---------- GIVEN DATA ----------
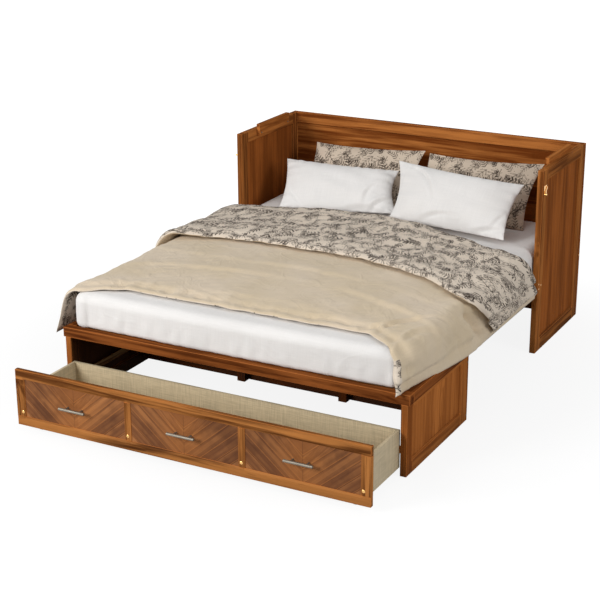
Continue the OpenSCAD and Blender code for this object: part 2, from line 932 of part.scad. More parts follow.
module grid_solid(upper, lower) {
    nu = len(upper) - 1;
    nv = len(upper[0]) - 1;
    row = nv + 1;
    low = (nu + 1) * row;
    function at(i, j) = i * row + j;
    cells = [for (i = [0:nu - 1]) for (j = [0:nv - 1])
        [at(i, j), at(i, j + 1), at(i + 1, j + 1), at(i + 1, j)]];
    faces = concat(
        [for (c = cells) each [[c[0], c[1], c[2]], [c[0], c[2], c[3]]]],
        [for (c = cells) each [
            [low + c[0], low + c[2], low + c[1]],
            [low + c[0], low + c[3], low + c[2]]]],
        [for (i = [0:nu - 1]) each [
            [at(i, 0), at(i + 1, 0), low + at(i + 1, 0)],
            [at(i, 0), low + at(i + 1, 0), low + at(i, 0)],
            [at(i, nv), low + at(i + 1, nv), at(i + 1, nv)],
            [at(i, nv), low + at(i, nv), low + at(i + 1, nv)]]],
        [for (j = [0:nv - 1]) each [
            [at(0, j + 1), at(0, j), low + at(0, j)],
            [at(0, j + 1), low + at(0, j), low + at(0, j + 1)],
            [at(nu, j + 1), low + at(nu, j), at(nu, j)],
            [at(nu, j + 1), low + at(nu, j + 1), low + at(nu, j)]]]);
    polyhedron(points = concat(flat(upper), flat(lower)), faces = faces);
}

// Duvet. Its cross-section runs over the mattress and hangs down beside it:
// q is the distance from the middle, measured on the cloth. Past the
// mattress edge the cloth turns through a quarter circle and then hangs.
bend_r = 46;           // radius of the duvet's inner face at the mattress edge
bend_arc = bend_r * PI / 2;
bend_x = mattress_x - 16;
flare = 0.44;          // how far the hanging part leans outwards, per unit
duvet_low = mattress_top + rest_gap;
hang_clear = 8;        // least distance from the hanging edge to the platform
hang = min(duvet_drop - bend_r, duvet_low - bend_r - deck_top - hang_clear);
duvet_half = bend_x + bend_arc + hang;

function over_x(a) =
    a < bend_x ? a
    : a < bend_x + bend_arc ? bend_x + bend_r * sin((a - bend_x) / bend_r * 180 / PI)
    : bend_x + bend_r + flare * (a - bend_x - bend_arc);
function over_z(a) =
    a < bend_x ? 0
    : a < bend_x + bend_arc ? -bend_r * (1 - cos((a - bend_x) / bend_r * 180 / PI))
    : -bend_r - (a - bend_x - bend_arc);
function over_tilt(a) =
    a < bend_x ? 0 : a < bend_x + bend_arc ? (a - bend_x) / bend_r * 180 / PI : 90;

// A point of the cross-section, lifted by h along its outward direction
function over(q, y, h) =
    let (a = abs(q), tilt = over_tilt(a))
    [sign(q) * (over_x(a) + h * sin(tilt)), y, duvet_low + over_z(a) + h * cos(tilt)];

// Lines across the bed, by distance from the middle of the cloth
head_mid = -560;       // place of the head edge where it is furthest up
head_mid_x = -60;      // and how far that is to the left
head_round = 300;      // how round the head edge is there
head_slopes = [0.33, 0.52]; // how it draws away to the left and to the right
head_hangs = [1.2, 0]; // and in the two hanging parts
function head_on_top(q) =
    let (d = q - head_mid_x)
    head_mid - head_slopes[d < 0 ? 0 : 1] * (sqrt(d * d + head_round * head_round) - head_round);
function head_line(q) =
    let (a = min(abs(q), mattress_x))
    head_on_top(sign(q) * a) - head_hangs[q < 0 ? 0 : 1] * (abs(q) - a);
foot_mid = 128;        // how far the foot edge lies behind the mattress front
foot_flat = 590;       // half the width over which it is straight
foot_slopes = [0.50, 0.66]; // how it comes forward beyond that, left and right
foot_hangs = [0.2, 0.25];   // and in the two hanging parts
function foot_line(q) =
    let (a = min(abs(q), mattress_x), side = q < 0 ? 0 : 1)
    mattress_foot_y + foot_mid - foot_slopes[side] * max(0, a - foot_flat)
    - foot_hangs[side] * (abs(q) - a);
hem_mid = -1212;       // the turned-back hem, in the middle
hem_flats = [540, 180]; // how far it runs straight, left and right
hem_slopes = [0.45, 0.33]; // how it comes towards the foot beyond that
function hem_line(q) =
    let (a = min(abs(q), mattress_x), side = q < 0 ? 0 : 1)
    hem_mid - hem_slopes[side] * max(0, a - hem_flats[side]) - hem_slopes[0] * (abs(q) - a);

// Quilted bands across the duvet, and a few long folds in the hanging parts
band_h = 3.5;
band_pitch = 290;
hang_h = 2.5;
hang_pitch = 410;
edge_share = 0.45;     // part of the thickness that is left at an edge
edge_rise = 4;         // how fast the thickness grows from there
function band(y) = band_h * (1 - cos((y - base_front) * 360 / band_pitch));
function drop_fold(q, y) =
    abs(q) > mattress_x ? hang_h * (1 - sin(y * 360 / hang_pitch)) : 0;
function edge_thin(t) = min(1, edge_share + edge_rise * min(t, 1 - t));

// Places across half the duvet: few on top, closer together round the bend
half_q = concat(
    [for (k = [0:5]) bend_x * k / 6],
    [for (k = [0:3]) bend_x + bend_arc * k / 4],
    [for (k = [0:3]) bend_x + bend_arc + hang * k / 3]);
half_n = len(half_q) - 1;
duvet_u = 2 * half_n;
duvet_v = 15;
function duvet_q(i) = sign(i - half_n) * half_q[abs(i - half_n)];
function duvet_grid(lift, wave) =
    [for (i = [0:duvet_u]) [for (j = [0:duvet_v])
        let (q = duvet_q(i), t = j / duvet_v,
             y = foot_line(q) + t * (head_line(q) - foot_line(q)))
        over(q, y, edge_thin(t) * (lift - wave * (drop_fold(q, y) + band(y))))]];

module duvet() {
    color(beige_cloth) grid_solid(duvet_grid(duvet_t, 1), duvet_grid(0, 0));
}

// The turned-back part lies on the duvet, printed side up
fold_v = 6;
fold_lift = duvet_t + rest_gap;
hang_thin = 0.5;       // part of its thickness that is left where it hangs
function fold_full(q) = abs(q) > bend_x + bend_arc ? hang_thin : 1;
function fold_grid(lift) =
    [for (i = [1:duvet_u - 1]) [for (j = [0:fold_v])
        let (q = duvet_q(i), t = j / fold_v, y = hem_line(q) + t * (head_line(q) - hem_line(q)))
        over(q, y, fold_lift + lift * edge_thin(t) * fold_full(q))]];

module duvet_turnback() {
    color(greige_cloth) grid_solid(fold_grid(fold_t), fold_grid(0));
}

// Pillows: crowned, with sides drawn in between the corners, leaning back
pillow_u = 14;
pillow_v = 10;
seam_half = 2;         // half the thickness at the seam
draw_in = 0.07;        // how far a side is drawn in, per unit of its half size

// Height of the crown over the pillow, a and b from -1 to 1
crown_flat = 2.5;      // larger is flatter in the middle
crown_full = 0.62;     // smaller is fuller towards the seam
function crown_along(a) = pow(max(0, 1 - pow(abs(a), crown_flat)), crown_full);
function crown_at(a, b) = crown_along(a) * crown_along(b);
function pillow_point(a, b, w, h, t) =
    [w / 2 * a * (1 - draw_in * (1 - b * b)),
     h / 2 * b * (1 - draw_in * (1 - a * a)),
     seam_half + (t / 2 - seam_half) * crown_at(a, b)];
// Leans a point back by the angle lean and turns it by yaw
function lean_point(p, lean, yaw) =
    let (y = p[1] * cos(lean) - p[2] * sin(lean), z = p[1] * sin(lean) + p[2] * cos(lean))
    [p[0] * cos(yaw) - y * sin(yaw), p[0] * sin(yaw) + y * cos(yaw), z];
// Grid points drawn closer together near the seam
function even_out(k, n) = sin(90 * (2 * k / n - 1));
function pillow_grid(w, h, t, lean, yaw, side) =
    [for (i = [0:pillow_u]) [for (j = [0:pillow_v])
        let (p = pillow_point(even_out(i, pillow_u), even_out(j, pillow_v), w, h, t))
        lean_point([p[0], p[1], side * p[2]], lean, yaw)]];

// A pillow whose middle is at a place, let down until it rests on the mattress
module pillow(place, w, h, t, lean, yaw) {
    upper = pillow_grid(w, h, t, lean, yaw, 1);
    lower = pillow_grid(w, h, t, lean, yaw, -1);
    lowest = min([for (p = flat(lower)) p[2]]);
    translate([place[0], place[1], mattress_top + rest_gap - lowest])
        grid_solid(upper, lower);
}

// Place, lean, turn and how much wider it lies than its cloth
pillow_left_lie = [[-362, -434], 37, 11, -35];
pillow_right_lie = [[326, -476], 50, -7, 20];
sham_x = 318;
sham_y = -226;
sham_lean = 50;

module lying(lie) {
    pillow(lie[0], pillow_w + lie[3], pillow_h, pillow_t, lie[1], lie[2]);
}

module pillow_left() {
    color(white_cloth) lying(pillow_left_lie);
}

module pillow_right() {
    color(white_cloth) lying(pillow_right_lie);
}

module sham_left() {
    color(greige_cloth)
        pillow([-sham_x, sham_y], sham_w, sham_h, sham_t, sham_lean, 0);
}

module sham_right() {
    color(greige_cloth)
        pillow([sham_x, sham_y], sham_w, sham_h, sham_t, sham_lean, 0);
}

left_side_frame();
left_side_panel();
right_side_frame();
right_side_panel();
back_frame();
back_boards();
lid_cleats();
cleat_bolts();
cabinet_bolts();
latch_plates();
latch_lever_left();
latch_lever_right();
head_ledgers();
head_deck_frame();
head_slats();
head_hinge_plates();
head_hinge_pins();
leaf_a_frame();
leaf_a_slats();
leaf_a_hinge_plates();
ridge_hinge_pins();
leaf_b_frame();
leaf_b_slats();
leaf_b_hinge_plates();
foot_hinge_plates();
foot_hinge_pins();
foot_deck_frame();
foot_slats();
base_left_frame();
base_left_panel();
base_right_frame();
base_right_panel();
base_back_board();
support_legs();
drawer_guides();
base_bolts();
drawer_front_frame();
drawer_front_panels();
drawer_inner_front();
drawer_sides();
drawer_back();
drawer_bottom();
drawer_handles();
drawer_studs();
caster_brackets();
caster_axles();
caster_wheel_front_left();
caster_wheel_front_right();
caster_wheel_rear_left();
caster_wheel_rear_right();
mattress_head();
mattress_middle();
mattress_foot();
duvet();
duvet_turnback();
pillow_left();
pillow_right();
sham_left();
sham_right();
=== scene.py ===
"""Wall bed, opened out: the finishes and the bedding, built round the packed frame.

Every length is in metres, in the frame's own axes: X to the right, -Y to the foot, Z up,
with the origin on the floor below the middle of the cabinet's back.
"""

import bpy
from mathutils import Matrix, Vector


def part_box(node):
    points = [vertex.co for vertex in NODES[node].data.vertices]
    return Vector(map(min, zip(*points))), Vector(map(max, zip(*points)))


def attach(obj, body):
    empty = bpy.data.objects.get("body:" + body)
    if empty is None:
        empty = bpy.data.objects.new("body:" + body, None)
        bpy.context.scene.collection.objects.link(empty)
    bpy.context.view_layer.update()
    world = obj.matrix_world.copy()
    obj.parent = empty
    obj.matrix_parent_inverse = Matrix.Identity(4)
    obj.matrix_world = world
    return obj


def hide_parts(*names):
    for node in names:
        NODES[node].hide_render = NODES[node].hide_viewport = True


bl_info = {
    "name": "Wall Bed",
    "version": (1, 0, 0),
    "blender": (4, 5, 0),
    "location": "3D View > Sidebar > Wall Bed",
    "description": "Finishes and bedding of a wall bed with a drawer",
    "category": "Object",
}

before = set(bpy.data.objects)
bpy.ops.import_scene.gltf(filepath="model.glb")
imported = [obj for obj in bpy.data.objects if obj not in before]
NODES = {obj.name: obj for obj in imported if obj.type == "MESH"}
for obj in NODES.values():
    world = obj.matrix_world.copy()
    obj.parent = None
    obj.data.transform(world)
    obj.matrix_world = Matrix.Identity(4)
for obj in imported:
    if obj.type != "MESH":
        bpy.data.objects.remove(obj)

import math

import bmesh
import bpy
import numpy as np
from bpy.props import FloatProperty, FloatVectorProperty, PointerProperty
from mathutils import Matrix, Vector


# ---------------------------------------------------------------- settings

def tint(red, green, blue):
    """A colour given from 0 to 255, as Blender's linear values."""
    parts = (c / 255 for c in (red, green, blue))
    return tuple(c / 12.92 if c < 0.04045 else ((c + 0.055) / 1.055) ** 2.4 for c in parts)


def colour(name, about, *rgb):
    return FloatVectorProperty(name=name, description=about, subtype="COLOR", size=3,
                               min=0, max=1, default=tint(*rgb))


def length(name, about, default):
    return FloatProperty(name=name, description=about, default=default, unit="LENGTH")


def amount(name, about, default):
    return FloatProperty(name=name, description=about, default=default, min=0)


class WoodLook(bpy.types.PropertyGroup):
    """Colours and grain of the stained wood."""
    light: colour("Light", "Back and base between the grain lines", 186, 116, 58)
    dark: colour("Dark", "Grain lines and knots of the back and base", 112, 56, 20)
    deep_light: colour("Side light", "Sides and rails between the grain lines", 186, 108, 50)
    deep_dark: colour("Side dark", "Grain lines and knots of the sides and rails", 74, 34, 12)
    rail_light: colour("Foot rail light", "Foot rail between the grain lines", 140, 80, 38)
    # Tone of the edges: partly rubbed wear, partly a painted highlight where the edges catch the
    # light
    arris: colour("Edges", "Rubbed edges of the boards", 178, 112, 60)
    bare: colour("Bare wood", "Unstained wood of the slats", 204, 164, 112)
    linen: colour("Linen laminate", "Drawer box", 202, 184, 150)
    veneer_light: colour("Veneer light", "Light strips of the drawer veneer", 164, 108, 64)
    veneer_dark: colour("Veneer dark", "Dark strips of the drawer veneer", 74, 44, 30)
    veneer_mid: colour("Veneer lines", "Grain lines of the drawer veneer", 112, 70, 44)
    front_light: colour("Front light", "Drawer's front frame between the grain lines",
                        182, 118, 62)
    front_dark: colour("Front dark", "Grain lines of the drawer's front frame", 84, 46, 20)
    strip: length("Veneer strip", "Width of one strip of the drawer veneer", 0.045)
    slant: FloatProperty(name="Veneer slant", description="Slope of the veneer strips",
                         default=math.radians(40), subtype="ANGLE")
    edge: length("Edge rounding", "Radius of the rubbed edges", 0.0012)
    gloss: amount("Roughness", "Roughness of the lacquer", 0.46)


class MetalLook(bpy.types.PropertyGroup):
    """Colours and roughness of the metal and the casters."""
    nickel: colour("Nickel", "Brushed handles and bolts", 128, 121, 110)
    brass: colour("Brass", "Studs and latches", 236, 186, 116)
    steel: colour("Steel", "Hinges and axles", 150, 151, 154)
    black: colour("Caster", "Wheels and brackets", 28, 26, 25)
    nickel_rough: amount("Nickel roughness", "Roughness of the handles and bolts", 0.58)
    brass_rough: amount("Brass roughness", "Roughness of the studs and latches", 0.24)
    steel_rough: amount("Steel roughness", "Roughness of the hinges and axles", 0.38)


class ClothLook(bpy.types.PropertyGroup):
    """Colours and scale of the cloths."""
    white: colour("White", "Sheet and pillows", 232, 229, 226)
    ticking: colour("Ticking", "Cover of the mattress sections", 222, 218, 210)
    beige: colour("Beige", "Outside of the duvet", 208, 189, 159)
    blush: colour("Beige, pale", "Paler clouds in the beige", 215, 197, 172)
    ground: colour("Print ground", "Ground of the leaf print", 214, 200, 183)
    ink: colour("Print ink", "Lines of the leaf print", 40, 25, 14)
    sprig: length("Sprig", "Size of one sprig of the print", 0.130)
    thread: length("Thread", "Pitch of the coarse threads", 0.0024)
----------
**EXERCISE DETAILS**
Reproduce exactly the lines from the line with "obj.parent = None" through the line with "description=about, default=default, min=0)", both end lines included, and only those lines.

**WRITTEN RESPONSE**
    obj.parent = None
    obj.data.transform(world)
    obj.matrix_world = Matrix.Identity(4)
for obj in imported:
    if obj.type != "MESH":
        bpy.data.objects.remove(obj)

import math

import bmesh
import bpy
import numpy as np
from bpy.props import FloatProperty, FloatVectorProperty, PointerProperty
from mathutils import Matrix, Vector


# ---------------------------------------------------------------- settings

def tint(red, green, blue):
    """A colour given from 0 to 255, as Blender's linear values."""
    parts = (c / 255 for c in (red, green, blue))
    return tuple(c / 12.92 if c < 0.04045 else ((c + 0.055) / 1.055) ** 2.4 for c in parts)


def colour(name, about, *rgb):
    return FloatVectorProperty(name=name, description=about, subtype="COLOR", size=3,
                               min=0, max=1, default=tint(*rgb))


def length(name, about, default):
    return FloatProperty(name=name, description=about, default=default, unit="LENGTH")


def amount(name, about, default):
    return FloatProperty(name=name, description=about, default=default, min=0)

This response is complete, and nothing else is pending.